Mr Morrison said that the formation of the ABF will save millions of dollars. However, he says that this was not done as a money-saving exercise and any savings will be used in border protection. He said that the new force will be 'technology-enabled' and its operations will be intelligence-led. This will enable ABF to protect Australia's borders in the most effective way possible.
Many thousands of people took the risky journey from Indonesia to Australian waters in 2013. People from all over Asia; particularly Afghanistan, Iran, Sri Lanka and Pakistan paid up to $10,000 to make the trip.
The people smugglers who take them often use boats which are old and unseaworthy. No one knows how many drowned en route.
But the Coalition, led by the right winger Tony Abbott, promised to go much further.
Mr Abbott won the election and Mr Morrison, as immigration minister, has ordered the deployment of the Australian navy to send asylum seekers back to Indonesian waters.

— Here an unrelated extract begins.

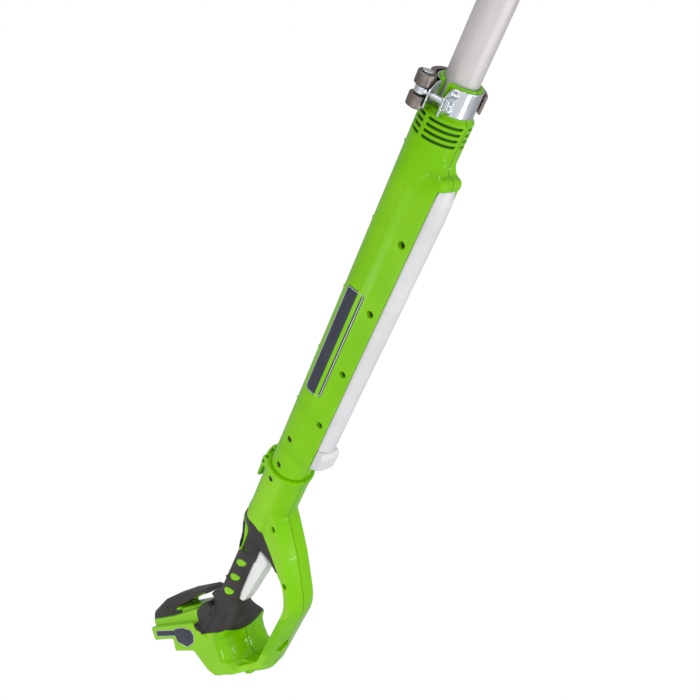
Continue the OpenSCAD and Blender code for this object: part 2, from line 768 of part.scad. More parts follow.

The new government instigated Operation Sovereign Borders, a coordinated military campaign aimed at preventing asylum seekers reaching Australia.
On 6th May, Indonesian reports suggested that Australian forces had not only turned a boat full of asylum seekers back towards Indonesia but had also left three other asylum seekers from a different boat on the boat before doing so.
Mr Abbott had been due to visit Indonesia last week but this visit was cancelled, it is believed because of the possibility that the visit will receive a negative reaction in Indonesia due to recent actions of the Australian Government.
Writing in The Guardian online, retired Australian diplomat Bruce Haigh criticised the creation of the new department. He said 'The overwrought reaction to what in reality is the movement of a small number of people has in effect created a de-facto "mega department" in Canberra, informal but central to the government's agenda, and not overly concerned with the rule of law'.